▶ [BRIEF] Copy out each line in the material below that has the word "scene".

▶ [MATERIAL]
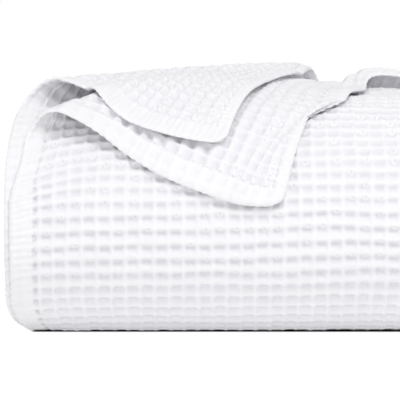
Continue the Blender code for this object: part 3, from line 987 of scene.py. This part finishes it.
print("second layer")
underSides = stepped(0.0, rightX - underLayer["hemAt"], fineAcross, True)
underRows = stepped(underEnd, overlap["secondFrom"], fineAlong, True)
second = Skin("turned_second_layer")
turnedGrid(
    second, underLayer, underRows, underSides, True,
    lambda x, v: (awayFrom(topLayer, x, v) > -overlap["secondCrease"]) | underRise(x, v),
)
secondFace = Skin("turned_second_corner")
turnedGrid(
    secondFace, underLayer, underRows, underSides, False,
    lambda x, v: (awayFrom(underLayer, x, v) > -overlap["crease"]) | (v > underEnd - overlap["secondEnd"]),
)

print("third layer")
third = Skin("third_layer")
quads = detail["middling"]
rows = stepped(underEnd, overlap["thirdFrom"], cellAlong / quads, True)[:, None]
x = placesAcross(quads)
keep = awayFrom(underLayer, x[None, :], rows) > -overlap["thirdCrease"]
keep = keep | (rows > underEnd - overlap["thirdEnd"])
cells = (rows - weave["pitAlong"]) / cellAlong
flatGrid(third, 2, ("front", 0), rows, cells, x, fromEnd=underEnd - rows, keep=keep)

# everything that runs on round the loops to the other end hem

def runAlong(depth, quads):
    # stretches with even places along them, and cells counted on from the first loop
    for kind, loop, start, end in wayAlong:
        stretch = (kind, loop)
        length = stretchLength(stretch, start, end, 0.0 if loop == 0 else depth)
        steps = max(int(round(length * quads / cellAlong)), 2)
        at = np.linspace(start, end, steps + 1)
        if stretch == ("front", 0):
            cells = (at - weave["pitAlong"]) / cellAlong
        else:
            cells = last - np.linspace(0.0, length, steps + 1) / cellAlong
        last = cells[-1]
        yield stretch, at[:, None], cells[:, None]


print("side folds and hems")
right = Skin("right_folds")
left = Skin("left_folds")
for skin, number, runOn in ((right, 0, "sideFold"), (right, 2, "middleFold"), (left, 3, "sideFold")):
    for stretch, at, cells in runAlong(sum(sideFolds[number][1:3]) / 2 * pitch, quads):
        if number > 0 or stretch != ("front", 0):
            sideFoldGrid(skin, number, stretch, at, cells, quads, overlap[runOn])

hems = Skin("left_hems")
stripSides = stepped(0.0, overlap["sideHem"], cellAcross / quads, True)
inFrom = stripSides[None, :]
for layer in (topLayer, underLayer):
    for back in (False, True):
        outward = (layer is topLayer) != back
        for stretch, at, cells in runAlong(layer["depth"] * pitch, quads):
            if stretch == ("front", 0):
                if layer is topLayer and outward:
                    continue
                highest = layer["creaseAt"] - (overlap["secondHem"] if outward else 0.0)
                rows = stepped(0.0, highest, cellAlong / quads)
                turnedGrid(hems, layer, rows, stripSides, back)
                continue
            x = layer["hemAt"] + inFrom
            a = (x - weave["pitAcross"]) / cellAcross
            height = clothHeight(a, cells, inFrom, openCloth, back)
            depth = layer["depth"] * pitch + (-height if outward else height)
            places = placeFolded(stretch, at, x + scallop(cells, inFrom), depth)
            hems.add(places, a, cells, inFrom, cells * cellAlong)

print("back folds and underside")
backs = Skin("back_folds")
for loop in range(3):
    layer, flat = (5, "high") if loop % 2 else (0, "low")
    x = placesAcross(quads, toHem=layer == 0)
    for stretch, at, cells in runAlong(layer * pitch, quads):
        if stretch == ("fold", loop):
            flatGrid(backs, layer, stretch, at, cells, x)
        elif stretch[0] == flat and stretch[1] in (loop, loop + 1):
            near = at[:, 0] > overlap["lowest" if stretch == ("low", 0) else "flat"]
            if near.sum() > 1:
                flatGrid(backs, layer, stretch, at[near], cells[near], x)

underside = Skin("underside")
coarse = detail["coarse"]
x = placesAcross(coarse, toHem=True)
for stretch, at, cells in runAlong(0.0, coarse):
    if stretch == ("low", 0):
        flatGrid(underside, 0, stretch, at, cells, x)

print("end hems")
endHems = Skin("end_hems")
fromEnd = stepped(0.0, overlap["endHem"], cellAlong / coarse, True)[::-1, None]
lastLength = stretchLength(("high", 3), 0.0, 1.0, 2.5 * pitch)
cells = -fromEnd / cellAlong
x = placesAcross(coarse)
for stretch, at in ((("front", 0), underEnd - fromEnd), (("high", 3), 1.0 - fromEnd / lastLength)):
    # in front, the first layers have their hems already
    onTop = stretch[0] == "front"
    for layer in range(bundle["layersAcross"]):
        for back in (False, True):
            if not onTop or layer > 2 or (layer == 2 and back):
                flatGrid(endHems, layer, stretch, at, cells, x, back, fromEnd)
    for number in range(1 if onTop else 0, 5):
        for back in (False, True):
            sideFoldGrid(endHems, number, stretch, at, cells, coarse, overlap["sideFold"], back, fromEnd)

print("inner layers")
inner = Skin("inner_layers")
innerSide = overlap["innerSide"]
x = np.linspace(leftX + innerSide, rightX - innerSide, detail["innerColumns"])[None, :]
for kind, loop, start, end in wayAlong:
    stretch = (kind, loop)
    for layer in range(bundle["layersAcross"]):
        # some are pieces of their own
        if layer == 0 and stretch in (("front", 0), ("low", 0)):
            continue
        if kind == "fold" and layer == (5 if loop % 2 else 0):
            continue
        first, last = start, end
        if stretch == ("front", 0):
            hidden = overlap["turnedFrom"] - overlap["crease"]
            first = underEnd - overlap["innerEnd"] if layer > 2 else hidden
        if stretch == ("high", 3):
            last = 1.0 - overlap["innerEnd"] / lastLength
        if (kind == "low" and layer == 0) or (kind == "high" and layer == 5 and loop < 3):
            first, last = min(first, overlap["flat"]), min(last, overlap["flat"])
        length = stretchLength(stretch, first, last, layer * pitch)
        steps = max(int(length / detail["innerStep"]), detail["innerLeastSteps"])
        at = np.linspace(first, last, steps + 1)[:, None]
        run = np.linspace(0.0, length, steps + 1)[:, None]
        places = placeFolded(stretch, at, x, layer * pitch + 0 * x)
        inner.add(places, x / cellAcross, run / cellAlong, x, run)

# short threads in the hems' grooves, on the sides that show
print("stitches")
stitch = {
    "every": 4.25,
    "length": 3.1,
    "radius": 0.32,
    "inHem": 15.3,
    "inEndHem": 9.3,
    "sunk": 0.25,
    "uneven": 0.25,
    "unevenTurn": 2.3,
    "thinnest": 0.02,  # of the ends, as a share squared
    "cellStep": 0.37,  # each stitch takes its fuzz from another place
    # places up the cloth that the side rows show between
    "topRow": (4.0, 168.0),
    "underRow": (140.0, 196.0),
    "endRowLead": 30.0,  # before the crease, along the end hem
    "sides": 6,
    "steps": 4,
}
stitches = Skin("hem_stitches")
theta = np.linspace(0.0, 2 * pi, stitch["sides"] + 1)[None, :]
u = np.linspace(0.0, 1.0, stitch["steps"] + 1)[:, None]


def sew(layer, back, start, end, endHem=None):
    # stitches up the left hem from start to end, or across along the end hem
    outward = (layer is topLayer) != back
    thick = stitch["radius"] * np.sqrt(np.maximum(1 - (2 * u - 1) ** 4, stitch["thinnest"]))
    across = thick * np.cos(theta)
    up = thick * np.sin(theta) + stitch["sunk"] * (1 - (2 * u - 1) ** 2)
    side = (hem["turnedSwell"] if back else hem["swell"]) - hem["groove"][0] + up
    for number, first in enumerate(np.arange(start, end, stitch["every"])):
        uneven = stitch["uneven"] * sin(number * stitch["unevenTurn"])
        run = first + uneven + stitch["length"] * u + 0 * across
        if endHem is None:
            x, v = layer["hemAt"] + stitch["inHem"] + across, run
        else:
            x, v = run, endHem - stitch["inEndHem"] + across
        points = turnedCorner(layer, x, v, side if outward else -side)
        around, along = theta * stitch["radius"], u * stitch["length"]
        stitches.add(points, number * stitch["cellStep"], u, around, along)


cornerEnd = topLayer["hemAt"] + topLayer["cornerLength"] / tan(radians(topLayer["creaseAngle"]))
sew(topLayer, False, *stitch["topRow"])
sew(topLayer, False, cornerEnd - stitch["endRowLead"], rightX, topEnd)
sew(underLayer, True, *stitch["underRow"])

print("meshes")
innerPiece = inner.make(cottonCloth)
stitchPiece = stitches.make(cottonCloth)
made = [(stitches, stitchPiece), (inner, innerPiece)]
shown = [front, turned, turnedBack, second, secondFace, third, right, left, hems, backs, underside, endHems]
made += [(skin, skin.make(cottonCloth)) for skin in shown]
for skin, piece in made:
    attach(piece, "root")
    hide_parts("blanket")
    area = skin.flatArea * 1e-6
    print(piece.name, len(piece.data.polygons) * 2, "triangles", round(area, 4), "square metres flat")
    if piece is stitchPiece:
        continue

print("floor, light and camera")
# metres and watts
studio = {
    "floorColour": (0.70, 0.70, 0.70, 1.0),
    "floorRoughness": 0.95,
    "floorReach": 12.0,
    "worldColour": (1.0, 1.0, 1.0, 1.0),
    "horizonLight": 0.27,
    "zenithLight": 0.5,  # added to the horizon's straight above
    "floorGlow": 0.42,
    "floorWhite": 0.5,  # glow that only the camera sees
    # painted contact shadow: no glow and a near-black floor colour under the bundle; millimetres in from
    # its ends and front, and the soft edge
    "contactInset": (16.0, 46.0),
    "contactEdge": 2.5,
    "contactShadowColour": (0.01, 0.01, 0.01, 1.0),
    "lampSize": 0.8,
    "lamps": [
        # name, place, aim, power
        ("key", (0.5, -0.95, 1.7), (0.0, 0.0, 0.08), 13.5),
        ("front", (-0.1, -1.9, 0.3), (0.0, 0.0, 0.08), 6.0),
        ("left", (-1.7, -0.9, 0.3), (-0.1, 0.0, 0.1), 2.5),
    ],
}

floorPaint, tree, shader = newMaterial("floor")
shader.inputs["Roughness"].default_value = studio["floorRoughness"]
shader.inputs["Emission Color"].default_value = studio["floorColour"]
paths = nodeIn(tree, "ShaderNodeLightPath")
seen = paths.outputs["Is Camera Ray"]
glow = calculate(tree, "MULTIPLY_ADD", seen, studio["floorWhite"], studio["floorGlow"])
place = nodeIn(tree, "ShaderNodeNewGeometry")
fromMiddle = vectorIn(tree, "ABSOLUTE", place.outputs["Position"])
parts = nodeIn(tree, "ShaderNodeSeparateXYZ", (fromMiddle.outputs[0],))
# 1 away from the bundle and 0 under it, where the contact shadow is painted
lit = 0.0
for axis, inset in enumerate(studio["contactInset"]):
    edge = studio["contactEdge"]
    starts = bundle["middle"][axis] - inset
    beyond = calculate(tree, "MULTIPLY_ADD", parts.outputs[axis], 1000 / edge, -starts / edge, clamp=True)
    lit = calculate(tree, "MAXIMUM", lit, beyond)
tree.links.new(calculate(tree, "MULTIPLY", glow, lit), shader.inputs["Emission Strength"])
# painted contact shadow: near-black floor colour under the bundle
floorWithShadow = blend(tree, lit, studio["contactShadowColour"], studio["floorColour"])
tree.links.new(floorWithShadow, shader.inputs["Base Color"])
floorMesh = bpy.data.meshes.new("floor")
reach = studio["floorReach"]
corners = [(-reach, -reach, 0.0), (reach, -reach, 0.0), (reach, reach, 0.0), (-reach, reach, 0.0)]
floorMesh.from_pydata(corners, [], [(0, 1, 2, 3)])
floorMesh.materials.append(floorPaint)
floor = objectWith("floor", floorMesh)
floor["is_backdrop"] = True

world = bpy.data.worlds.new("studio")
bpy.context.scene.world = world
world.use_nodes = True
tree = world.node_tree
sky = tree.nodes["Background"]
sky.inputs["Color"].default_value = studio["worldColour"]
# a white backdrop, with soft light that is strongest from above
paths = nodeIn(tree, "ShaderNodeLightPath")
heading = nodeIn(tree, "ShaderNodeTexCoord")
parts = nodeIn(tree, "ShaderNodeSeparateXYZ", (heading.outputs["Generated"],))
height = calculate(tree, "MAXIMUM", parts.outputs["Z"], 0.0)
fromSky = calculate(tree, "MULTIPLY_ADD", height, studio["zenithLight"], studio["horizonLight"])
tree.links.new(calculate(tree, "MAXIMUM", paths.outputs["Is Camera Ray"], fromSky), sky.inputs["Strength"])


def turnedTo(place, aim):
    return (Vector(aim) - Vector(place)).to_track_quat("-Z", "Y").to_euler()


for name, place, aim, power in studio["lamps"]:
    light = bpy.data.lights.new(name, "AREA")
    light.shape = "SQUARE"
    light.size = studio["lampSize"]
    light.energy = power
    lamp = objectWith(name, light)
    lamp.location = place
    lamp.rotation_euler = turnedTo(place, aim)

view = {
    "aim": (116.8, 0.0, 83.2),
    "distance": 1500.0,
    "elevation": 3.5,  # degrees
    "lens": 228.8,
    "clip": (0.05, 60.0),  # metres
}
aim = (np.array(view["aim"]) - np.array(bundle["middle"])) * 0.001
down = radians(view["elevation"])
eye = aim + np.array([0.0, -cos(down), sin(down)]) * view["distance"] * 0.001
lens = bpy.data.cameras.new("camera")
lens.lens = view["lens"]
lens.clip_start, lens.clip_end = view["clip"]
camera = objectWith("camera", lens)
camera.location = eye
camera.rotation_euler = turnedTo(eye, aim)
bpy.context.scene.camera = camera
bpy.context.scene.view_settings.view_transform = "Standard"

{"cad": [list(corner) for corner in cadCorners], "visual": [list(corner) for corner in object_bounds()]}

▶ [ANSWER]
Continue the Blender code for this object: part 3, from line 987 of scene.py. This part finishes it.
bpy.context.scene.world = world
bpy.context.scene.camera = camera
bpy.context.scene.view_settings.view_transform = "Standard"